» Material provided

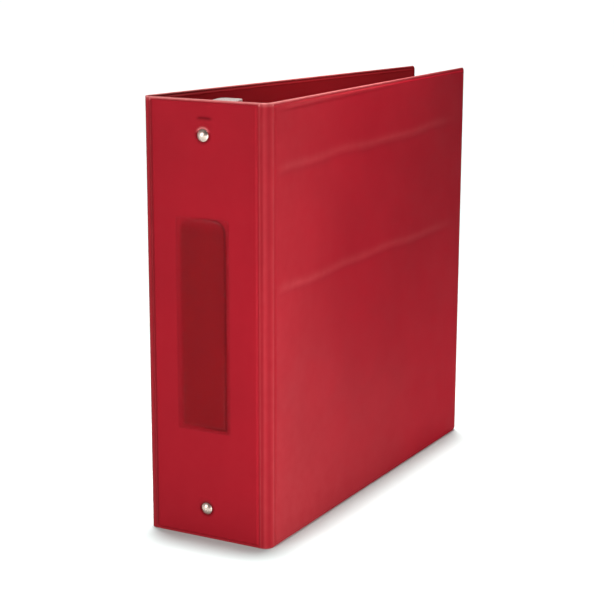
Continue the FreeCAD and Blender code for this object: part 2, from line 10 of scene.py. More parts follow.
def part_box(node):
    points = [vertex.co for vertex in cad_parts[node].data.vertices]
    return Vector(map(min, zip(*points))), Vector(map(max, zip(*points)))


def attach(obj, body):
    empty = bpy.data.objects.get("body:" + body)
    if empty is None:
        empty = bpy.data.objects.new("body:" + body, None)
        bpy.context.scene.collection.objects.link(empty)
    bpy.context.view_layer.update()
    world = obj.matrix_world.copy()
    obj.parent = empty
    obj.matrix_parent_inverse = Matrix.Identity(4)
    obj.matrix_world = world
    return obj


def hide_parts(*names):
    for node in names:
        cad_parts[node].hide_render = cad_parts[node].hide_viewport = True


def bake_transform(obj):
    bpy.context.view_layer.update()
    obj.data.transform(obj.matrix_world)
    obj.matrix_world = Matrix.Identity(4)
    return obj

» Exercise instructions
Write out the entire listing exactly.

» Result of this exercise
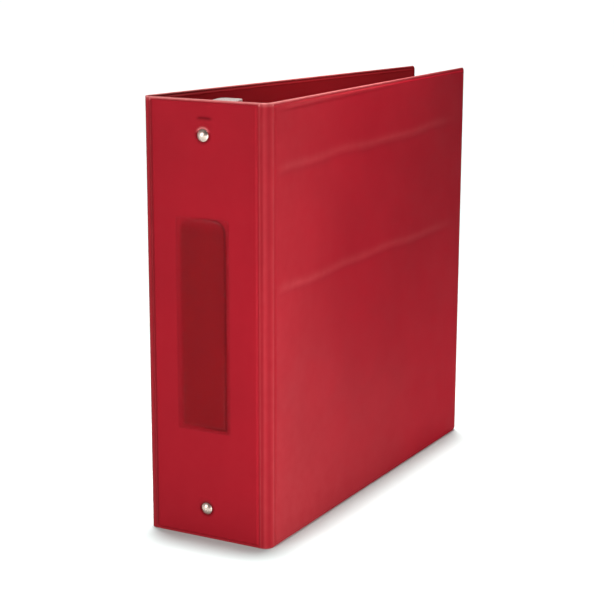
Continue the FreeCAD and Blender code for this object: part 2, from line 10 of scene.py. More parts follow.
def part_box(node):
    points = [vertex.co for vertex in cad_parts[node].data.vertices]
    return Vector(map(min, zip(*points))), Vector(map(max, zip(*points)))


def attach(obj, body):
    empty = bpy.data.objects.get("body:" + body)
    if empty is None:
        empty = bpy.data.objects.new("body:" + body, None)
        bpy.context.scene.collection.objects.link(empty)
    bpy.context.view_layer.update()
    world = obj.matrix_world.copy()
    obj.parent = empty
    obj.matrix_parent_inverse = Matrix.Identity(4)
    obj.matrix_world = world
    return obj


def hide_parts(*names):
    for node in names:
        cad_parts[node].hide_render = cad_parts[node].hide_viewport = True


def bake_transform(obj):
    bpy.context.view_layer.update()
    obj.data.transform(obj.matrix_world)
    obj.matrix_world = Matrix.Identity(4)
    return obj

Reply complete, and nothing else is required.